Eventually, you’ll emerge into the Venetian Prealps, a completely different world of cows grazing on high mountain pastures. Turn onto SP33 in Fosse and enjoy the wonderful views to the West. Near Breonio, you’ll have to take the turn-off for Molina, which you’ll reach after a couple of minutes. There’s a big car park from where you can walk down through the cute village of Molina to the Waterfall Park.
Molina Waterfall Park aka. Parco delle Cascate di Molina
During a sweltering summer day, this cool, shady nature park feels like a heaven-sent. Three hiking routes of varying difficulty lead to a series of waterfalls and prehistoric cave shelters. The longest route takes about 1.5 hours to complete and passes a great look-out point over the river valley.
If you’re feeling peckish, there’s a small café selling drinks and snacks near the park entrance, while the village itself has a couple of small restaurants. Apart from that, Molina has a cute traditional core with a pretty church square and a couple of old watermills at the northern edge of the village.
The entrance to the Waterfall Park is 7€. The opening times vary by season, you can check them here.

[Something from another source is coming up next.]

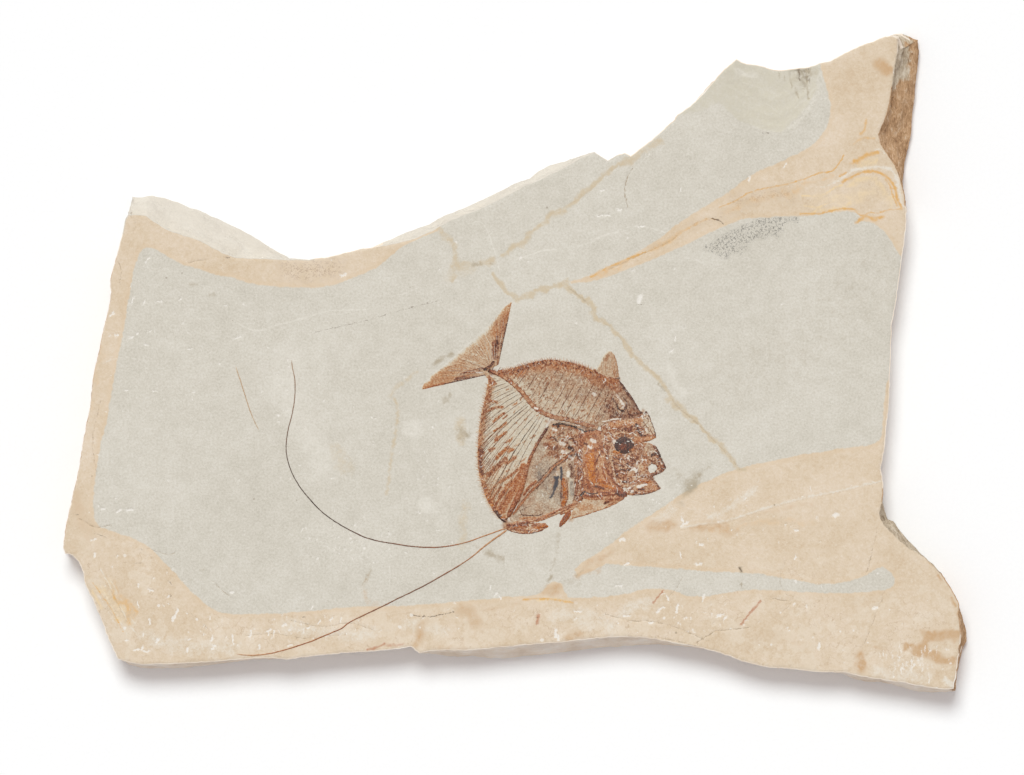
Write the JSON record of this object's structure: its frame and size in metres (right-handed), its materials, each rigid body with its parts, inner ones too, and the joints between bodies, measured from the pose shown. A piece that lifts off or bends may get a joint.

Dropping by at a winery on your way back to Verona
After leaving Molina, you can follow the road south out of the village and continue until you reach Fumane. Around this town, you’ll find the highest concentration of wineries in the region, allowing you to sample the local products, like Nicoli’s Winery or Palazzo Montanari Winery.
Afterwards you can continue south until you reach the Via del Brennero, which you can follow east back into Verona, where you can top off your visit with a diner at one of the many fantastic restaurants serving local specialities, like Amarone Risotto or, if you’re there during the summer, with a visit to the Opera at the famous Roman Arena.